Speed and Workflow Safety Factors
Speed is helpful, but it shortens your reaction time. When you move too fast, it is easier to miss a drifting standoff distance or a changing gap. Treat speed as a setting, not a goal. If visibility or access is not ideal, slow down and reset before you continue.
Pre-Operation Planning and Site Controls
Workspace Setup for Tight Access
Clear reflective clutter near the beam path, and cover or move polished tools and shiny offcuts. Define a boundary to keep only trained personnel inside the work zone. Plan your starts and stops so the tool stays pointed safely during repositioning. If the job is tight-access, reposition the part instead of twisting your body into a weak stance.
Material and Joint Planning
Clean off oil, paint, and residues that can smoke or flare. Confirm the joint type and gap, then decide whether filler is needed and where your off-hand will be while feeding. Run a short test on scrap that matches the same thickness and joint geometry. Adjust one parameter at a time and record what changed.
Environmental Limits and Readiness
Make sure ventilation matches the material and any coatings present. Keep combustibles away from the work area and keep a fire extinguisher within reach. Also, respect the operating limits listed for your equipment. Condensation, rain, unstable power, or extreme temperatures can trigger alarms or unpredictable behavior.
Operator Competency and Parameter Control
Training and Supervised First Runs
Start with dry runs to practice angle, distance, and posture without firing. Then do supervised test welds on scrap before moving to real parts. Keep a clear stop rule: if you lose sight of the seam, if your stance breaks down, or if someone enters your zone, you stop and reset.
Adjusting Settings with Controls
Most systems let you tune power and other parameters through controls or software, and you should use that flexibility carefully. Denaliweld notes that handheld units commonly use software controls to adjust laser parameters, and it describes a compact unit weighing 48.5 pounds that is rated for continuous operation from -10°C to 45°C. It also describes double emergency stop buttons located on the machine and on the gun head, intended to stop the system immediately in an emergency. Use details like these as prompts to verify your own machine’s limits and safety devices before you weld.
Staying within Safe Output
Start conservatively and increase output only as needed for stable fusion. Working inside a known range reduces blow-through and reduces rework. It also reduces the temptation to lean in for a closer look, which is a common way people break beam discipline.

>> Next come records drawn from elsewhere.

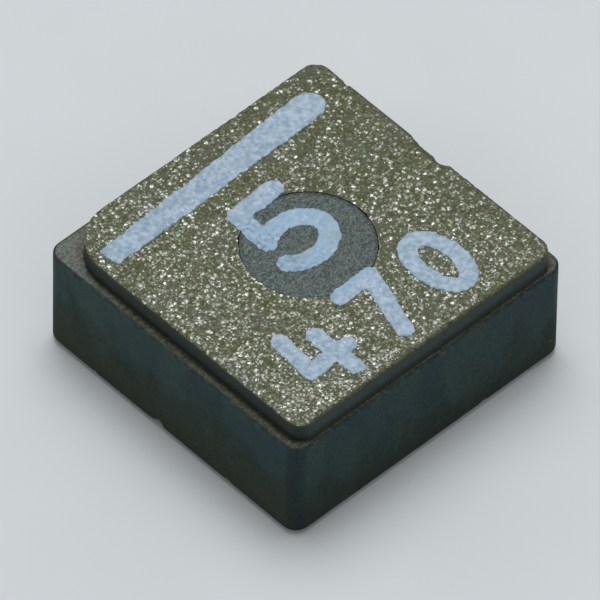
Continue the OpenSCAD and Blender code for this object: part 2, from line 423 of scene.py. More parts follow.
# %% Fill an outline with facets
def scattered(low, high, pitch, seed):
    """Points in a box, about one pitch apart, none of them in rows."""
    steps = np.ceil((np.asarray(high) - low) / pitch).astype(int)
    grid = np.stack(np.meshgrid(*[np.arange(n) for n in steps], indexing="ij"), -1)
    grid = grid.reshape(-1, 2).astype(float)
    grid[:, 0] += 0.5 * (grid[:, 1] % 2)
    shift = np.random.default_rng(seed).uniform(-0.36, 0.36, grid.shape)
    return np.asarray(low) + (grid + shift) * pitch


def inside(points, outline):
    """Which points lie inside a closed outline, by counting crossings to one side."""
    found = np.zeros(len(points), bool)
    for a, b in zip(outline, np.roll(outline, -1, axis=0)):
        crosses = (a[1] > points[:, 1]) != (b[1] > points[:, 1])
        if not crosses.any():
            continue
        at = a[0] + (points[crosses, 1] - a[1]) / (b[1] - a[1]) * (b[0] - a[0])
        hit = np.flatnonzero(crosses)
        found[hit[points[hit, 0] < at]] ^= True
    return found


def faceted_fill(outline, pitch, seed):
    """Triangles that fill an outline. The outline's own points come first."""
    shrunk = outline - 0.6 * pitch * outward(outline)
    loose = scattered(outline.min(axis=0), outline.max(axis=0), pitch, seed)
    loose = loose[inside(loose, shrunk)]
    points = np.vstack([outline, loose])
    rim = list(range(len(outline)))
    placed, _, triangles, _, _, _ = delaunay_2d_cdt(
        [Vector(p) for p in points], [], [rim], 1, 1e-6)
    placed = np.array([tuple(p) for p in placed])
    assert np.allclose(placed[:len(outline)], outline, atol=1e-5)
    return placed, np.array(triangles)


FACET_PITCH = 0.026
top_plan, top_triangles = faceted_fill(rings[-1][:, :2], FACET_PITCH, 21)
print(f"{len(top_triangles)} facets on the ground face")

# %% Heights of the ground face
FACET_HEIGHT = 0.0022
PIT_SHARE = 0.012
PIT_DEPTH = 0.010


def ground_heights(plan, seed):
    """How far each point of a ground face lies from the level of the grinding."""
    draw = np.random.default_rng(seed)
    height = FACET_HEIGHT * draw.uniform(-1, 1, len(plan))
    height += 0.0012 * flat_noise(plan, 0.25, seed + 1)
    pits = draw.uniform(0, 1, len(plan)) < PIT_SHARE
    height[pits] -= PIT_DEPTH * draw.uniform(0.3, 1, pits.sum())
    return height - FACET_HEIGHT


top_points = np.column_stack([top_plan, TOP_Z + ground_heights(top_plan, 22)])
top_points[:AROUND, 2] = rings[-1][:, 2]
print(f"ground face between {top_points[:, 2].min():.4f} and {top_points[:, 2].max():.4f}")

# %% [markdown]
# ## Join the skin and carve the hollows
#
# The wall, the ground face and a plain underside share their edge points, so the skin
# is closed. The hollows are what the press left round its insert: the bore round the
# post, the room of the coil, the seat of the flange, the ways of the leads and the
# seats of the terminals. A boolean cuts them out with copies of those forms, a seam of
# 10 micrometres larger.

# %% Build a mesh object
MATERIALS = {}


def new_piece(name, points, faces, slots, face_slots=None, smooth=None):
    """A mesh object from points in millimetres. slots are the materials' names."""
    mesh = bpy.data.meshes.new(name)
    mesh.from_pydata((np.asarray(points) * MM).tolist(), [], [list(f) for f in faces])
    piece = bpy.data.objects.new(name, mesh)
    bpy.context.scene.collection.objects.link(piece)
    for slot in slots:
        mesh.materials.append(material_called(slot))
    if face_slots is not None:
        mesh.polygons.foreach_set("material_index", np.asarray(face_slots, np.int32))
    if smooth is not None:
        mesh.polygons.foreach_set("use_smooth", np.asarray(smooth, bool))
    mesh.update()
    return piece


def material_called(name):
    """The material of that name, which gets its nodes later."""
    if name not in MATERIALS:
        MATERIALS[name] = bpy.data.materials.new(name)
    return MATERIALS[name]


def apply_modifiers(piece):
    """Gives a piece the mesh that its modifiers make."""
    scene_now = bpy.context.evaluated_depsgraph_get()
    mesh = bpy.data.meshes.new_from_object(piece.evaluated_get(scene_now))
    piece.modifiers.clear()
    piece.data = mesh


# %% The closed skin
def skin_of(rings, zones, cap_points, cap_triangles):
    """Points, faces, the material of each face and whether it is smooth."""
    points = np.vstack(rings[:-1] + [cap_points])
    faces = [list(range(AROUND))[::-1]]
    kinds = ["skin"]
    for row in range(len(rings) - 1):
        faces += strip_faces(row * AROUND, (row + 1) * AROUND, AROUND).tolist()
        kinds += [zones[row + 1]] * AROUND
    start = (len(rings) - 1) * AROUND
    faces += (cap_triangles + start).tolist()
    kinds += ["ground"] * len(cap_triangles)
    return points, faces, kinds


BODY_SLOTS = ["pressed_skin", "shoulder_face", "ground_composite"]
SLOT_OF_ZONE = {"skin": 0, "shoulder": 1, "edge": 2, "ground": 2}
points, faces, kinds = skin_of(rings, zones, top_points, top_triangles)
body = new_piece("body", points, faces, BODY_SLOTS,
                 [SLOT_OF_ZONE[kind] for kind in kinds],
                 [kind in ("skin", "shoulder") for kind in kinds])
print(f"skin: {len(points)} points, {len(faces)} faces")

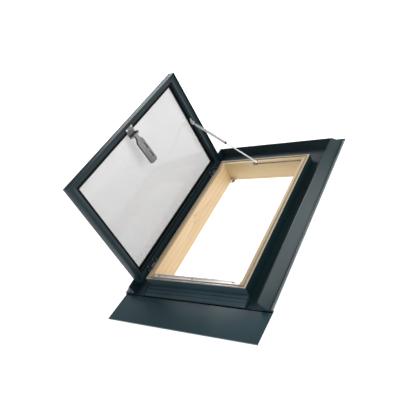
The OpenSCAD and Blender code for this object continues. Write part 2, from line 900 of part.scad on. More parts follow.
module stay_shoe() {
    low = rim - track_drop - track_h;
    slot_low = (track_h - track_slot) / 2;
    from = shoe_start - shoe_back - shoe_l;
    to = shoe_start - shoe_back;
    rise = rim + stay_rise - low;
    face = in_l - pin_side_gap;
    play = track_wall + shoe_play;
    color("dimgray") {
        block([from, in_l + play, low + play], [to, in_l + track_d - play, low + track_h - play]);
        block([from, face - eps, low + slot_low + shoe_play],
              [to, in_l + play + eps, low + track_h - slot_low - shoe_play]);
        translate([shoe_start, face, low]) rotate([90, 0, 0]) linear_extrude(shoe_plate_t) {
            polygon([
                [-shoe_back - shoe_l, -1], [-shoe_back, -1], [-shoe_back, rim - low + 1.5],
                [boss_r, rim - low + 3], [boss_r, rise], [-boss_r, rise], [-shoe_back - 8, track_h],
                [-shoe_back - shoe_l, track_h]
            ]);
            translate([0, rise]) circle(r = boss_r);
        }
        translate([shoe_start, 0, rim + stay_rise])
            y_rod(boss_r, stay_y + max(eye_t / 2, rod_r) + pin_side_gap, face - shoe_plate_t + eps);
    }
}

// ---- handle ----

module handle_screw_pair(length) {
    for (y = [-grip_screw_at, grip_screw_at])
        translate([box_x + 9, y, under_z - grip_t]) rotate([180, 0, 0]) screw(length);
}

module handle_bracket() {
    ear_top = under_z + grip_t;
    hook_x = box_x - 2.2;
    color(steel) opened() difference() {
        union() {
            block([box_x + 4, -grip_half, under_z - grip_t], [box_x + 13.5, grip_half, under_z]);
            block([hook_x, -grip_half, under_z - grip_hook_t], [box_x + 5, grip_half, under_z]);
            block([hook_x, -grip_half, under_z - grip_hook_t], [box_x, grip_half, lip_z - lip_gap]);
            block([lever_x - lever_ear_r, -lever_ear_y - lever_ear_t, under_z],
                  [box_x, lever_ear_y + lever_ear_t, ear_top]);
            mirrored_y() {
                block([lever_x - lever_ear_r, lever_ear_y, lever_z],
                      [lever_x + lever_ear_r, lever_ear_y + lever_ear_t, ear_top]);
                translate([lever_x, 0, lever_z]) y_rod(lever_ear_r, lever_ear_y, lever_ear_y + lever_ear_t);
            }
        }
        translate([lever_x, 0, lever_z]) y_rod(lever_pin_r, -grip_half, grip_half);
        handle_screw_pair(20);
    }
}

module handle_screws() {
    color("gray") opened() handle_screw_pair(7);
}

module handle_pin() {
    reach = lever_ear_y + lever_ear_t;
    color("gray") opened() translate([lever_x, 0, lever_z]) {
        y_rod(lever_pin_r, -reach, reach);
        y_rod(lever_pin_r + 1.2, reach, reach + 1.5);
        y_rod(lever_pin_r + 1.2, -reach - 1.5, -reach);
    }
}

module slot_shape() {
    square([slot_l - slot_w, slot_w], center = true);
    for (e = [-1, 1])
        translate([e * (slot_l - slot_w) / 2, 0]) circle(r = slot_w / 2);
}

module lever_outline() {
    polygon([
        [0, -lever_neck], [lever_neck_l, -lever_neck], [lever_shoulder, -lever_w / 2],
        [lever_l - lever_round_r, -lever_w / 2], [lever_l, -lever_w / 2 + lever_round_r],
        [lever_l, lever_w / 2 - lever_round_r], [lever_l - lever_round_r, lever_w / 2],
        [lever_shoulder, lever_w / 2], [lever_neck_l, lever_neck], [0, lever_neck]
    ]);
    mirrored_y() translate([lever_l - lever_round_r, lever_w / 2 - lever_round_r]) circle(r = lever_round_r);
}

// Friction holds the lever a little off the plumb line while the sash stands open
module handle_lever() {
    color("darkgray") opened() translate([lever_x, 0, lever_z])
    rotate([0, lever_tilt - lever_swing, 0]) difference() {
        union() {
            y_rod(lever_barrel_r, -lever_barrel_half, lever_barrel_half);
            mirror([1, 0, 0]) translate([0, 0, -lever_t / 2]) linear_extrude(lever_t) lever_outline();
        }
        y_rod(lever_pin_r + pin_clear, -grip_half, grip_half);
        mirror([1, 0, 0]) for (i = [0, 1])
            translate([slot_at + i * slot_pitch, slot_off, -lever_t])
                linear_extrude(2 * lever_t) slot_shape();
    }
}

head_board();
foot_board();
hinge_stile();
lock_stile();
corner_screws();
rim_seal();
sill_strip();
sill_edge();
sill_screws();
flashing_head();
flashing_left();
flashing_right();
flashing_front();
apron();
corner_gussets();
flashing_screws();
fixing_angles();
angle_screws();
corner_tab();
stay_track();
track_screws();
keeper_plate();
keeper_peg();
keeper_screws();
hinge_leaf_frame_top();
hinge_leaf_frame_foot();
hinge_pin_top();
hinge_pin_foot();
hinge_leaf_screws();
sash_rail_hinge();
sash_rail_lock();
sash_rail_head();
sash_rail_foot();
corner_cleats();
glass_pane();
glazing_gasket();
glazing_tape();
sash_seal();
hinge_leaf_sash_top();
hinge_leaf_sash_foot();
sash_leaf_screws();
stay_bracket();
stay_pin();
bracket_screws();
handle_bracket();
handle_screws();
handle_pin();
handle_lever();
stay_cylinder();
stay_guide();
stay_rod();
stay_shoe();
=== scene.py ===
"""Looks of a side-hung roof skylight: timber frame, slate painted flashing, glazed sash, stay and lever."""
import json
import logging
import math
from dataclasses import dataclass
from enum import Enum
from typing import Callable, Optional, Union

import bpy
from mathutils import Matrix, Vector


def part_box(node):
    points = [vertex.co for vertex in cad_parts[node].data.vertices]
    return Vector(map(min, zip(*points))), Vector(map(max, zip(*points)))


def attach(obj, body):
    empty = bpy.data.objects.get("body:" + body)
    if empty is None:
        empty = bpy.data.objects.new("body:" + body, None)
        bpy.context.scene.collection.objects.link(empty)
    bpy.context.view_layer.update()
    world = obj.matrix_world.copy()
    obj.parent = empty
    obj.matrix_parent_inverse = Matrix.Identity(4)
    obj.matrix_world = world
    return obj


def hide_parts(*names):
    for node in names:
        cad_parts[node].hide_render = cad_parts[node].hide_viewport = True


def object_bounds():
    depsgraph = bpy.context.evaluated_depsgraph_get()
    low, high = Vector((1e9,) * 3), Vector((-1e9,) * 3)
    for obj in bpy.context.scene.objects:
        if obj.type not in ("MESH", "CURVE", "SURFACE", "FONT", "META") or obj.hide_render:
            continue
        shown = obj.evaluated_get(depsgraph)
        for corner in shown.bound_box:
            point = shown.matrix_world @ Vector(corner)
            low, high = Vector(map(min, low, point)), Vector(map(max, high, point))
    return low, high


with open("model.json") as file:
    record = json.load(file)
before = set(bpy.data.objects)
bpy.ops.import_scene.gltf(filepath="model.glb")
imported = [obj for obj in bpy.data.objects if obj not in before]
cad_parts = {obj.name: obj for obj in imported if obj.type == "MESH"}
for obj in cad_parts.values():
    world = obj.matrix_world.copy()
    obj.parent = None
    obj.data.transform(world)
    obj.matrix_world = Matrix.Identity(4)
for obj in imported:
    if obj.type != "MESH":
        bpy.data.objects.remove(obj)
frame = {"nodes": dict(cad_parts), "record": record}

LOG = logging.getLogger("skylight")
MM = 0.001
WELD = 0.01 * MM
FLAT_DEGREES = 0.5
ARM_WIDTH = 0.24
ARM_DEPTH = 0.6
CRIMP = 0.86
Colour = tuple[float, float, float]
Number = Union[float, "Sock"]


def as_lists(box: tuple[Vector, Vector]) -> list[list[float]]:
    """Returns the two corners of a box as plain lists of numbers."""
    return [[float(v) for v in corner] for corner in box]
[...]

Safe Handling during Welding
Controlled Movement and Beam Discipline
Brace your forearms when you can, keep a consistent standoff distance, and track the seam with small controlled motions. When you reposition, release the trigger first, move with the tool aimed safely, then re-acquire the seam before firing again. Confirm that any clamp, interlock, or enabling feature is correctly connected before you begin.
Managing Pace Without Rushing
Rushing shows up at corners and restarts. Slow down enough to confirm alignment at each transition. If you notice yourself speeding up to finish, pause and reset your stance.
Post-Weld Handling and Rework
Put hot parts in a designated cooling area so you do not grab them by habit. If rework is needed, treat it like a new job. Re-check barriers, ventilation, and access control, because those are the steps people tend to skip when they are just fixing one spot.
Maintenance Practices That Support Safety
Routine Cleaning and Dust Control
Dust and residue affect airflow, optics, and visibility. Keep the work area clean and follow your manual for filter and intake cleaning, protective lens care, and consumable replacement.
Inspection Cadence and Parts Replacement
Before each job, inspect the nozzle and protective lens condition, check cables and connectors for wear, and confirm that the trigger and emergency stops work correctly. Replace consumables on schedule rather than waiting for quality to degrade.
Documentation and Compliance Signals
Track training completion, parameter baselines for common materials, maintenance actions, and PPE checks. When something changes, you can see what was adjusted and why.
Conclusion
Safety with laser welding comes from control and consistency. If you keep the workspace predictable, tune parameters methodically, and maintain the tool so it behaves consistently, you protect yourself and your results. If you are updating a shop procedure, Denaliweld’s published laser safety guidance can help you double-check your controls and training steps. Carry these habits into your next handheld laser welder job, so your speed never outruns your safety.